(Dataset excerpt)

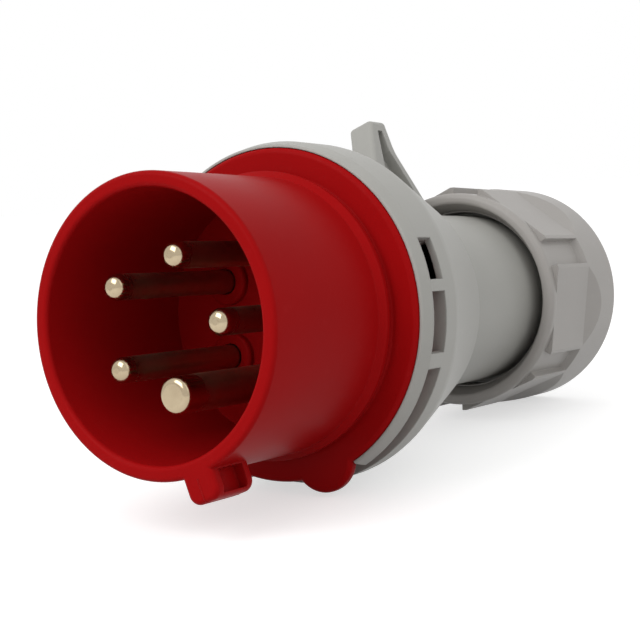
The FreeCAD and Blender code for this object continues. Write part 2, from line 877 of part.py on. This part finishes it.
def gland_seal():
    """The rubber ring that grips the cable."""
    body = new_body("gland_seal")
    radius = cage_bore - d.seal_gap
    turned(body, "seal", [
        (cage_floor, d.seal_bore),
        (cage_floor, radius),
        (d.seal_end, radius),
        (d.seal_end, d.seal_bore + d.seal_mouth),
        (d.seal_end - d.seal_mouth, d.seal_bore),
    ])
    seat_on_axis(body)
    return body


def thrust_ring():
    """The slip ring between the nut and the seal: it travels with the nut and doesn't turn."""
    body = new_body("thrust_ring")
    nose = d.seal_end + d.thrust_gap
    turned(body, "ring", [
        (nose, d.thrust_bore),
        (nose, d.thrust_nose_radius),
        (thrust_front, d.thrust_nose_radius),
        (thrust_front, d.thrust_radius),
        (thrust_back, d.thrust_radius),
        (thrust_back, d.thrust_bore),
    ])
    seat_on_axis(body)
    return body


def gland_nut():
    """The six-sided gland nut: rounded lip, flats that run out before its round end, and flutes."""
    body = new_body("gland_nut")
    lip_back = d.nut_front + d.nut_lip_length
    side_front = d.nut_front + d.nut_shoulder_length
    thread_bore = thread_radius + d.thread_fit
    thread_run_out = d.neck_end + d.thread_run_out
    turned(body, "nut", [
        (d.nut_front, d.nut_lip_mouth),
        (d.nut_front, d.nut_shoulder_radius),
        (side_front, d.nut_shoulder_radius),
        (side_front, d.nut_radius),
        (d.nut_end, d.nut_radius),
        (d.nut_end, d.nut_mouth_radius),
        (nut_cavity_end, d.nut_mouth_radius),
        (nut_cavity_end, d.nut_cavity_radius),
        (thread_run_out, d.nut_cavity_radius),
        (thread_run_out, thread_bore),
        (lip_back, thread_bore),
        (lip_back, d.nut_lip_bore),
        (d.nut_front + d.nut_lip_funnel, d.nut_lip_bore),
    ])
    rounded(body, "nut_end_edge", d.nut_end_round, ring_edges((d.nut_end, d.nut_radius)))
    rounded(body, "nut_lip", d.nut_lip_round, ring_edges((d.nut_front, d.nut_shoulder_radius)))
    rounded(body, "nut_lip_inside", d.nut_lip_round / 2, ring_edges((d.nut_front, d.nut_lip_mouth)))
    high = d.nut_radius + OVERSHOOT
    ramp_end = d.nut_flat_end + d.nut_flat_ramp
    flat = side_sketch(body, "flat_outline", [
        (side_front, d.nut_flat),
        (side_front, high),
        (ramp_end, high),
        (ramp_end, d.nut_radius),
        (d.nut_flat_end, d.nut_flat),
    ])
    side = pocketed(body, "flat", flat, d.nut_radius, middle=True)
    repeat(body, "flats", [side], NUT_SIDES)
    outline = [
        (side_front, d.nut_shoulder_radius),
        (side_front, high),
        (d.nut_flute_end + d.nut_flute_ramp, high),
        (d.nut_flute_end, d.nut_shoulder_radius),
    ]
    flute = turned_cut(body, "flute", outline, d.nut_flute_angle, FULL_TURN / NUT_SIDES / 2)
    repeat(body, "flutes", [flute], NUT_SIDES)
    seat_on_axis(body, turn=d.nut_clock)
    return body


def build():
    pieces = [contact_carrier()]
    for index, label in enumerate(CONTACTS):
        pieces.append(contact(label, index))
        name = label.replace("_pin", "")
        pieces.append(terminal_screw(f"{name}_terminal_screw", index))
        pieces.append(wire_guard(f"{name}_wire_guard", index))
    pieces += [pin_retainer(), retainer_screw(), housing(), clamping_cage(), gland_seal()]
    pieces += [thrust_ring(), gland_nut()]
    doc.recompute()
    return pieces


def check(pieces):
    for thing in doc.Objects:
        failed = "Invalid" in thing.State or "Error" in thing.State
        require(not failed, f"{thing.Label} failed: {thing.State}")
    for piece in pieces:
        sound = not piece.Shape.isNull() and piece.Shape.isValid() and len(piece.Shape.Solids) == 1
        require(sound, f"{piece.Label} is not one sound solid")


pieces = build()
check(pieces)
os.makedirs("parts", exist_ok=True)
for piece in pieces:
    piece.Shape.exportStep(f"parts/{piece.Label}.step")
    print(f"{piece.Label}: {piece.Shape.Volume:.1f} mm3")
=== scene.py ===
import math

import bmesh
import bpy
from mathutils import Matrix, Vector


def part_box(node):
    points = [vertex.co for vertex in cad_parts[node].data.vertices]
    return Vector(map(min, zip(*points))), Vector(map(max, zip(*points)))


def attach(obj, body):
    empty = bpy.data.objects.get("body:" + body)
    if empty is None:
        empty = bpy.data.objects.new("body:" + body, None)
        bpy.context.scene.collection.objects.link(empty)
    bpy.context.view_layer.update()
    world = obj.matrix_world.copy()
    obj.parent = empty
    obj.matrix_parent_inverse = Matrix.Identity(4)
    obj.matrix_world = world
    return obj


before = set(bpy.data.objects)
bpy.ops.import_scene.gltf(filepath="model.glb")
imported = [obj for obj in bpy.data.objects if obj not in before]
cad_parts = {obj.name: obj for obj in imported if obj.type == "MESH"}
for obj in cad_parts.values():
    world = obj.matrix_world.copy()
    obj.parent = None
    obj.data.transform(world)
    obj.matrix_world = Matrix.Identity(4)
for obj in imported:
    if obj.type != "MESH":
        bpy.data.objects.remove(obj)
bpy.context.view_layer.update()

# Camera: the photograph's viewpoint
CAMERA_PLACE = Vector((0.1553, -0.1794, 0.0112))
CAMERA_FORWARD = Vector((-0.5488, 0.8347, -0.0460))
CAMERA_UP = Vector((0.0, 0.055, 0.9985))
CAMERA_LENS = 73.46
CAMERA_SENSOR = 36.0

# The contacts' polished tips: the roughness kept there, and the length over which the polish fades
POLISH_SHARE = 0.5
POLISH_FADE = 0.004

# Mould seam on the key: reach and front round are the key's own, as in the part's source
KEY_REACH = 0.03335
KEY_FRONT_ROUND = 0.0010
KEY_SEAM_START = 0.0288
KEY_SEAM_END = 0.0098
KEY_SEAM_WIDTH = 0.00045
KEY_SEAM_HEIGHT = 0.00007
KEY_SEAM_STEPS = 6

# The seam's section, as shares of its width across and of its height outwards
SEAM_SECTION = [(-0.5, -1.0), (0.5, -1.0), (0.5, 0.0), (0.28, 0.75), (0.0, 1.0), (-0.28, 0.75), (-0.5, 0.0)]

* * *

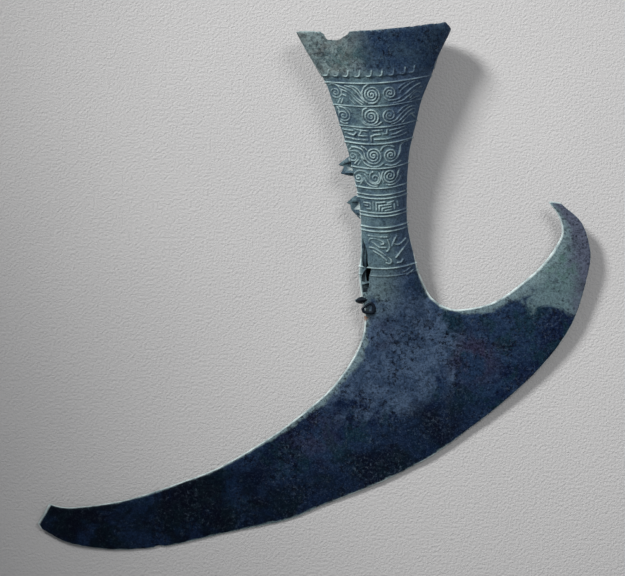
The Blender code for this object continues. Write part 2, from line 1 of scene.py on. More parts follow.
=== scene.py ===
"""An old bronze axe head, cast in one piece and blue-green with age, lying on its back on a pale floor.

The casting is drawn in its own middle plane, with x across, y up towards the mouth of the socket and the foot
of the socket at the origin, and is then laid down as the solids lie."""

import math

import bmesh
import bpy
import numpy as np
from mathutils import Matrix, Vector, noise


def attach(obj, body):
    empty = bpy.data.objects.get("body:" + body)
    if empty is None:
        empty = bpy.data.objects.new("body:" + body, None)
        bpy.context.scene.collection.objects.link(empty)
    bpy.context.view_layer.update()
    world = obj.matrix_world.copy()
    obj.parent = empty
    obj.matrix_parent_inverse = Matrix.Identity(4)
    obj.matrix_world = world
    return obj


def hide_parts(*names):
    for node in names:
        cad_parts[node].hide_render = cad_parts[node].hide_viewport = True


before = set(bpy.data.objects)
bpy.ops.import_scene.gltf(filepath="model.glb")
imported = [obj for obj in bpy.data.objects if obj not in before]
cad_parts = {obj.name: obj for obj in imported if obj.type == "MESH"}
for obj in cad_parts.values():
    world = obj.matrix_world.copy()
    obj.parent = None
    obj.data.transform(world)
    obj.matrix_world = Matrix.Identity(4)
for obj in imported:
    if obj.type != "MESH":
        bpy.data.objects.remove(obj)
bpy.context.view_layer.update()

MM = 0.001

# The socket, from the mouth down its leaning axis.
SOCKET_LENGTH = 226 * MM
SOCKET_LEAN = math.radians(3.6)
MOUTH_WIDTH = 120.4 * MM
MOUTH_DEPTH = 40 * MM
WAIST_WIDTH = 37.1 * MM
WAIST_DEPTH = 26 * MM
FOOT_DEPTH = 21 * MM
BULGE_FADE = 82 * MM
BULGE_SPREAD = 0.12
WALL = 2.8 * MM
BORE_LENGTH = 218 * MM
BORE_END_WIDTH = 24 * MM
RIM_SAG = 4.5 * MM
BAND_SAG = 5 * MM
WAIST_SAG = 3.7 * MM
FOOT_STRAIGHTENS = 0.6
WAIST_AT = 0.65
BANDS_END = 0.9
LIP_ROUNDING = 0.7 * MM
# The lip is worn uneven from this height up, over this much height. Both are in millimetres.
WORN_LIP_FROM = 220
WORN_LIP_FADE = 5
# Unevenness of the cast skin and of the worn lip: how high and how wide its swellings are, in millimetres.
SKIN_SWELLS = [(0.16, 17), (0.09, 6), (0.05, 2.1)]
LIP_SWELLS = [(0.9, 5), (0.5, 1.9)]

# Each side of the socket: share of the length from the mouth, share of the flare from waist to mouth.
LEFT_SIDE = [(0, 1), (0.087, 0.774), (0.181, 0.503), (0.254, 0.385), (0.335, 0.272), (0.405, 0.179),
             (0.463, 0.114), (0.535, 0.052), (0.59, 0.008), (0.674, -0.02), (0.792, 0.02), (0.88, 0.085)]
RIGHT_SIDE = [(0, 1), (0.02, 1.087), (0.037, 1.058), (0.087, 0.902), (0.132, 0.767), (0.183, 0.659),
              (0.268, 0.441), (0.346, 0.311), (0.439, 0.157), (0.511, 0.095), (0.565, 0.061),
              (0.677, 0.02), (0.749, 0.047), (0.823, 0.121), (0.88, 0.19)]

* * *

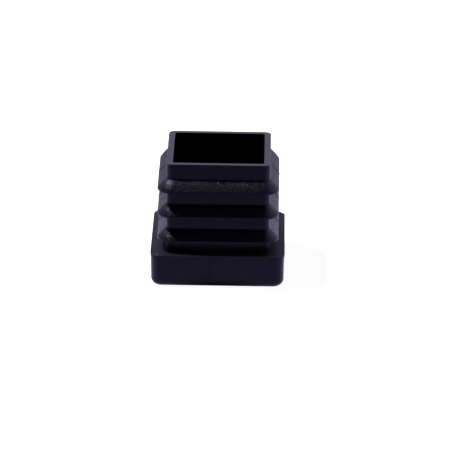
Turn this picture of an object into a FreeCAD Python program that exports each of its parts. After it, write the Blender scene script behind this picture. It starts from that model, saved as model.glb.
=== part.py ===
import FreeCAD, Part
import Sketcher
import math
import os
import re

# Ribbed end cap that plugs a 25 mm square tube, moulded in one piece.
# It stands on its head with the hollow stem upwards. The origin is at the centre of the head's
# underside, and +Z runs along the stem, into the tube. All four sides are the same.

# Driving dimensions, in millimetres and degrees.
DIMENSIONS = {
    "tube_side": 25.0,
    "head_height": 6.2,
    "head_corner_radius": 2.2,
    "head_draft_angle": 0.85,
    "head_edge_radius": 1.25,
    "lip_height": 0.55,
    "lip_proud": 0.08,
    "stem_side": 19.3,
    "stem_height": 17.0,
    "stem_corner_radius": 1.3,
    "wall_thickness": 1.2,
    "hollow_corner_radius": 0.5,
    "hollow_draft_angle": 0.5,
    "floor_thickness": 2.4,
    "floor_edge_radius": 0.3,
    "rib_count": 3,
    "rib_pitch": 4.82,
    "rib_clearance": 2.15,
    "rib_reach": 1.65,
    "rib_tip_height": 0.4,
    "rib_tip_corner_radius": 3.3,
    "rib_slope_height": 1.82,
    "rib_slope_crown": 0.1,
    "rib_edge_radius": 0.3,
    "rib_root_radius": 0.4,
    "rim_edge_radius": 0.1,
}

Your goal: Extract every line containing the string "code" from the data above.

Exercise solution:
The FreeCAD and Blender code for this object continues. Write part 2, from line 877 of part.py on. This part finishes it.
The Blender code for this object continues. Write part 2, from line 1 of scene.py on. More parts follow.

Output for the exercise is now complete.